Ele (Lillo Brancato, que Ferrara foi buscar à série "Os Sopranos") e ela (Drea de Matteo, também intérprete na série, faz de Adriana) vivem assim os últimos dias do seu sonho (Ferrara continua imbatível nessa capacidade de ver Nova Iorque como um cenário difuso para uma parada de "zombies"). Às tantas, ele é raptado por um gangster (Ice-T, caído do céu, como se fosse um anjo num filme de Frank Capra?) que se encontra com ela para exigir o resgate. E dar-lhe uma lição de moral. E obrigá-la a prometer que, com o marido liberto, os dois vão abandonar a vida de "dealers" que "envenena os miúdos na rua". Mas Ice-T não é um anjo. É um polícia. Um polícia corrupto, que depois de pregar a moral fica com o dinheiro.

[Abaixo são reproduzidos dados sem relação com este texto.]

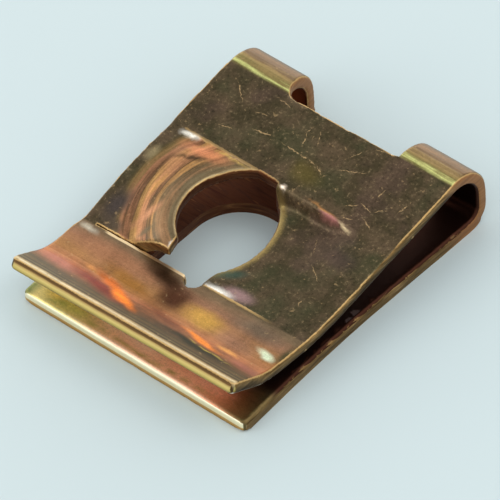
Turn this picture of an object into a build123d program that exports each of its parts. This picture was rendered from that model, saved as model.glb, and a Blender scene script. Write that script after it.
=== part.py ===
from build123d import *
from math import cos, hypot, pi, radians, sin, tan
import os

os.makedirs("parts", exist_ok=True)

# One clip-on nut, folded from one strip of spring steel. Millimetres, +Z up.
# The origin is on the underside of the lower leg, in the middle of the width, below the
# centre of the raised tongue's arc. +Y points at the fold and -Y at the lip.

# Strip; shearing has rounded its edges on the side that ends up inside the fold, and forming
# has drawn the tongue's and the flap's side edges a little tighter than the rest
strip_width = 14.0
strip_thickness = 0.65
sheared_edge_radius = 0.22
formed_edge_radius = 0.19

# Lower leg, which drifts to the right as it nears its front end and is a little waisted
front_reach = 8.4
lower_corner_radius = 0.3
lower_leg_drift = 0.27
lower_leg_waist = 0.09

# Fold, tighter at the bottom than at the top
fold_reach = 9.5
fold_lower_radius = 1.2
fold_upper_radius = 2.05
fold_centre_z = 1.96

# Upper leg, and the crease that ends it
leg_slope_deg = 11.3
impression_back = 2.8
impression_front = 3.68
crease_height = 1.88
crease_lift_across = 0.42

# Lip in front of the crease
lip_flat_length = 1.9
lip_flat_deg = 2.5
lip_bend_radius = 3.4
lip_angle_deg = 27.0
lip_reach = 8.6
lip_corner_radius = 0.3

# Notch in the fold; its left side leans outwards
notch_width = 7.0
notch_depth = 2.55
notch_shift = 0.13
notch_left_lean = 0.42
notch_left_radius = 0.9
notch_right_radius = 0.55

# Clearance slot in the lower leg, for the screw's shank
slot_width = 6.9
slot_length = 8.4
slot_corner_radius = 2.6
slot_back = 3.0

# Screw opening in the upper leg, between the tongue and the flap
thread_pitch = 1.8
tongue_arc_radius = 3.2
opening_width = 4.58
flap_arc_radius = 3.6
flap_arc_shift = 0.44
mouth_length = 1.0
mouth_left = 1.5
mouth_right = 0.45
relief_radius = 0.43
relief_x = 0.05
relief_forward = 0.03

# Raised tongue on the left of the opening
tongue_tip_height = 2.95
tongue_margin = 0.8
tongue_margin_bow = 0.2
tongue_front_margin = 2.6
tongue_shoulder = 3.2
tongue_front_shoulder = 1.9
tongue_turn_share = 0.55
slit_gap = 0.06

# Lowered flap on the right of the opening
flap_step_run = 0.6
flap_step_softness = 0.45
flap_wall_lean = 0.45
flap_full_reach = 2.6
flap_fade_reach = 6.2
flap_bend_y = -1.9
flap_bend_lift = 0.12
flap_inner_x = -0.3

# Worked out from the sizes above
half_width = strip_width / 2
slope = radians(leg_slope_deg)
flat_angle = radians(lip_flat_deg)
lip_angle = radians(lip_angle_deg)
fold_start_y = fold_reach - fold_lower_radius
fold_centre_y = fold_reach - fold_upper_radius
fold_inner_y = fold_reach - strip_thickness
inner_lower_radius = fold_lower_radius - strip_thickness
inner_upper_radius = fold_upper_radius - strip_thickness
slant_thickness = strip_thickness / cos(slope)
crease_thickness = strip_thickness / cos(flat_angle)
leg_start_y = fold_centre_y - fold_upper_radius * sin(slope)
leg_start_z = fold_centre_z + fold_upper_radius * cos(slope)
crease_y = -impression_front
impression_length = impression_back + impression_front
join_y = impression_back + 2 * strip_thickness
upper_leg_mid_y = (join_y + crease_y) / 2
flap_mid_x = (flap_inner_x + half_width) / 2

# Room for cutters, and the reach of the shapes that are trimmed later
overcut = 0.5
trim = 0.08
clear_of_lower_leg = 1.5 * strip_thickness
well_above = 3 * fold_upper_radius
tongue_overlap = 1.2
tongue_points = 10
slope_probe = 0.01
tongue_shares = (0.0, 0.12, 0.3, 0.5, 0.65, 0.78, 0.9, 1.0)
flap_shares = (0.0, 0.25, 0.5, 0.75, 1.0)


def mix(first, last, share):
    return first + (last - first) * share


def ease(share):
    share = min(max(share, 0.0), 1.0)
    return share * share * (3 - 2 * share)


def leg_top(y):
    """Height of the flat upper leg's top face."""
    return leg_start_z - (leg_start_y - y) * tan(slope)


def crease_top(x):
    """Height of the crease line; the lip stands a little higher on the right."""
    return crease_height + crease_lift_across * x / strip_width


def along(y):
    """0 at the back of the impression, 1 at the crease."""
    return (impression_back - y) / impression_length


def rolled(piece, radius, inside, on_rim):
    """The piece with its rim rounded on the faces that look at the point inside."""
    inner = []
    others = []
    for face in piece.faces():
        middle = face.position_at(0.5, 0.5)
        looks_in = (inside - middle).dot(face.normal_at(middle)) > 0
        (inner if looks_in else others).extend(face.edges())
    rim = []
    for edge in inner:
        if on_rim(edge.position_at(0.5)) and any(edge.is_same(other) for other in others):
            rim.append(edge)
    return piece.fillet(radius, rim)


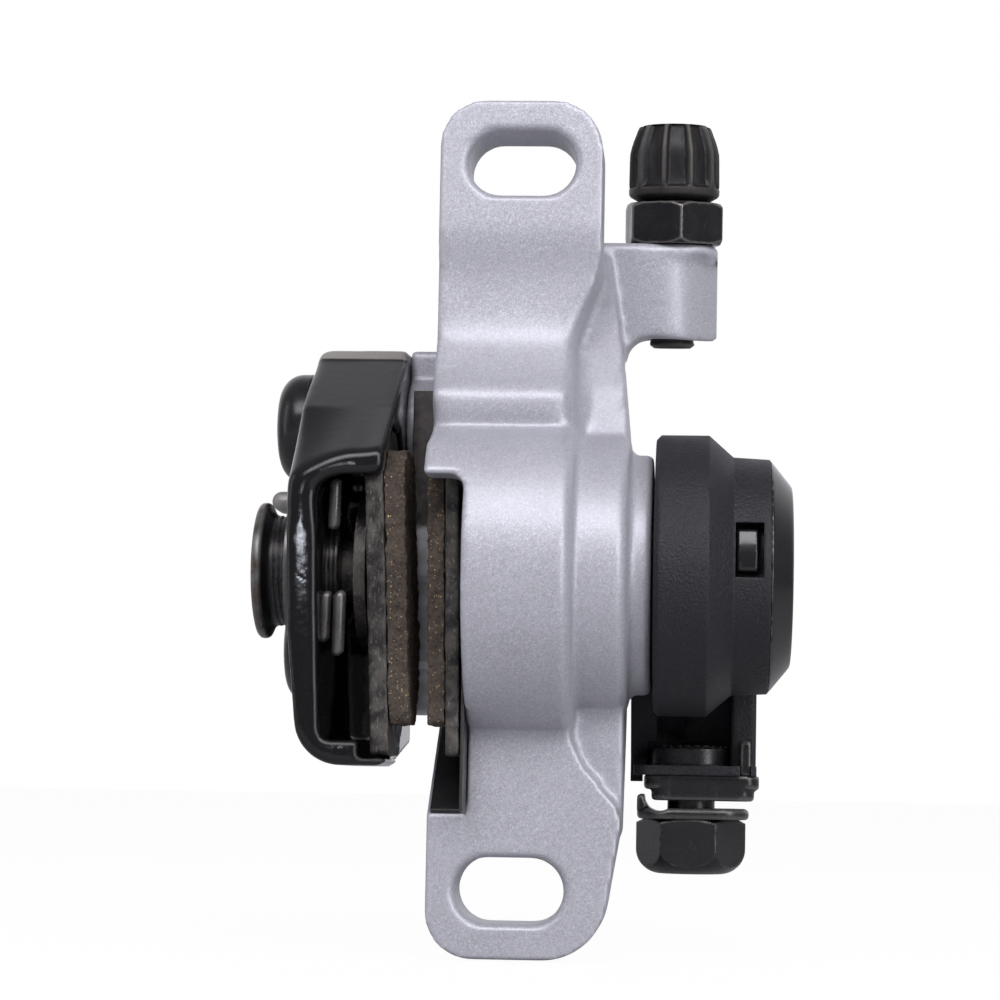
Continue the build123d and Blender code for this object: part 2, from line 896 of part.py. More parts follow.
def pad_bracket():
    """Wheel-side half: web, lip, sloping block and bolted base."""
    bends = [
        block_edge,
        0,
        bracket_knee_bend,
        lip_corner,
        lip_tip_corner,
        lip_top_corner,
        lip_end_corner,
        bracket_knee_bend,
        lip_end_corner,
        0,
        0,
    ]
    body = front_form(bracket_profile(), bends, bracket_front_y, bracket_back_y)
    base = [
        (bracket_base_y, block_top_z),
        (bracket_base_y, bracket_base_low_z),
        (bracket_back_y, bracket_base_low_z),
        (bracket_back_y, block_top_z),
    ]
    base_left_x = bracket_left_x + bracket_taper_x + bracket_lean
    body += side_form(base, [0, bracket_edge, bracket_edge, 0], base_left_x, joint_x)
    slope = [
        (-overrun, block_low_z + block_lip_height),
        (bracket_front_y, block_low_z + block_lip_height),
        (block_slope_y, block_slope_z),
        (block_slope_y, overrun),
        (-overrun, overrun),
    ]
    body -= side_form(slope, 0, -overrun, overrun)
    low = [
        (bracket_back_low_y, -overrun),
        (bracket_back_low_y, bracket_low_z),
        (bracket_back_y + bracket_web, bracket_back_foot_z),
        (bracket_back_y + bracket_web, -overrun),
    ]
    body -= side_form(low, 0, -overrun, overrun)
    front = body.faces().filter_by(Axis.Y).sort_by(Axis.Y)[0]
    body = fillet(front.edges(), bracket_edge)
    crown = body.edges().filter_by(Axis.X).sort_by(Axis.Z)[-2:].sort_by(Axis.Y)[0]
    body = fillet([crown], bracket_edge)
    body += rod_x(screw_boss_r, bracket_left_x, screw_boss_x)
    body -= rod_x(screw_r + running_gap, -overrun, screw_boss_x + overrun)
    grown = side_form(
        pad_plate_outline(slide_gap),
        pad_corner,
        bracket_left_x + bracket_web + bracket_edge,
        overrun,
    )
    body -= grown
    tip_shift = tilt_room(axis_z - plate_low_z, fixed_pad_tilt_deg)
    body -= block(
        fixed_plate_left_x - adjuster_out_travel - slide_gap + tip_shift,
        fixed_plate_right_x + adjuster_in_travel + slide_gap + tip_shift,
        -overrun,
        plate_low_y + slide_gap,
        tip_notch_z,
        plate_low_z + bracket_web,
    )
    body -= block(
        fixed_plate_left_x - piston_travel - tip_shift,
        overrun,
        axis_y,
        tab_back_y + slide_gap,
        window_low_z,
        window_high_z,
    )
    body -= block(joint_x, overrun, lip_back_y, overrun, -overrun, axis_z)
    for z, sink in bolt_places():
        body -= rod_x(bolt_r + bolt_clearance, -overrun, overrun, bolt_y, z)
        body -= rod_x(washer_r + slide_gap, -overrun, bracket_left_x + sink, bolt_y, z)
    body -= rod_x(pin_r + pin_hole_gap, -overrun, overrun, pin_y, pin_z)
    return body


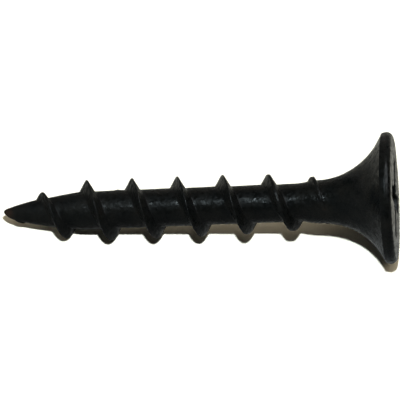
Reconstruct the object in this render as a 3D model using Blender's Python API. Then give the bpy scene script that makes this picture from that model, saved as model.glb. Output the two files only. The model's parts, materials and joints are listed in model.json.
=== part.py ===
"""Coarse-thread drywall screw, one piece of black phosphated steel, lying on a floor as it comes to rest.

Metres, +Z up, floor at z = 0. The screw is built along its own axis first: the flat of the head lies in the
plane z = 0, the head's outer side looks along +Z and the tip is at z = -LENGTH. It is then laid down along X,
head at +X, leaning on the rim of the head and on the first full turns of the thread.
"""

import math

import bmesh
import bpy
from mathutils import Matrix, Vector

MM = 0.001

# Overall length, from the flat of the head to the tip
LENGTH = 25.05 * MM

# Bugle head: a flat disc with a rounded rim over a concave flare that runs into the shank
HEAD_DIAMETER = 8.42 * MM
RIM_HEIGHT = 0.7 * MM
RIM_CORNER_REACH = 0.36 * MM
RIM_CORNER_DROP = 0.46 * MM
RIM_EDGE_RADIUS = 0.12 * MM
FLARE_RADIUS = 4.45 * MM
SHANK_DIAMETER = 2.77 * MM

# Cross recess: four tapered wings around a core, over a shallow conical floor
RECESS_SPAN = 5.0 * MM
RECESS_WING_WIDTH = 1.08 * MM
RECESS_CORE_REACH = 0.98 * MM
RECESS_WING_DEPTH = 2.2 * MM
RECESS_END_TAPER = math.radians(26.5)
RECESS_SIDE_DRAFT = math.radians(4.0)
RECESS_FLOOR_SLOPE = math.radians(28.0)
RECESS_TURN = math.radians(29.0)

# Thread: a single right-hand start. Where it is lower than in full its crest is wider, on the point's side,
# and where it sinks before its run-out on the head's side too.
THREAD_PITCH = 2.9 * MM
ROOT_DIAMETER = 2.43 * MM
CREST_DIAMETER = 3.9 * MM
CREST_DIAMETER_AT_RUNOUT = 3.54 * MM
CREST_SINK_LENGTH = 5.8 * MM
CREST_WIDTH = 0.07 * MM
CREST_BLUNTING = 0.14
SUNK_CREST_BLUNTING = 0.8
FLANK_ANGLE_TO_POINT = math.radians(28.0)
FLANK_ANGLE_TO_HEAD = math.radians(27.5)
FLANK_FILLET = 0.08 * MM
THREAD_PHASE = 1.43 * MM

# Ends of the thread: it rises out of the point, and runs out on the first of the flare
POINT_LENGTH = 5.05 * MM
THREAD_START = 0.7 * MM
THREAD_RISE = 4.65 * MM
THREAD_RUNOUT = 2.0 * MM
RUNOUT_ONTO_FLARE = 0.6 * MM
RUNOUT_DRAWBACK = 0.14 * MM
SHANK_RISE = 1.4 * MM
TIP_OFFSET = 0.2 * MM
TIP_OFFSET_TURN = math.radians(130.0)

# Facets
SEGMENTS = 48
CORNER_STEPS = 5
EDGE_STEPS = 3
FLARE_STEPS = 14
NOSE_STEPS = 4
FLOOR_HALF_STEP = 0.5
LOWEST_ROW_SPREAD = 0.06 * MM
FILLET_SHARE = 0.12
MERGE_DISTANCE = 0.001 * MM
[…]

A fábula, afinal, está do avesso, a única coisa que parece certa é o aconchego familiar - embora para isso existir, a moral tenha de ficar à porta. E mesmo isso, o calor, a família, está prestes a acabar. Ele e ela vão deixar de poder esquecer o que fazem. O vermelho do sangue vai começar a misturar-se no branco da coca, destruindo a "pureza" do negócio familiar, e ela diz-lhe (é a cena final) "alguma coisa mudou no teu olhar, o que foi?". Nos olhos dela também, só que ela não vê.

"R-Xmas" é Abel Ferrara a percorrer as ruas de "King of New York" (1990) e de "Bad Lieutenant" (1992). "Ele" é, claramente, uma variação das personagens de Christopher Walken e de Harvey Keitel nesses filmes, mas antes de escorregar, vivendo ainda uma espécie de inocência (por isso este filme está cheio de crianças, como nunca os seus filmes estiveram). É um pedaço de sonho nostálgico, escorregadio como a neve, e que parece derreter como ela.

O produtor do filme, Pierre Kalfon, falando por Ferrara, deu conta de que o realizador, que há três anos não fazia um filme (desde "New Rose Hotel"), queria mudar o rumo da sua obra, deixar de ser apenas o "cineasta trash", "regressar a certos valores". Este é, então, o possível "filme de família". E para mostrar como o desejo de aconchego é firme, Kalfon fez saber que se Ferrara chegar a Cannes vai ter ocasião para vestir o primeiro "smoking" que comprou em toda a sua vida.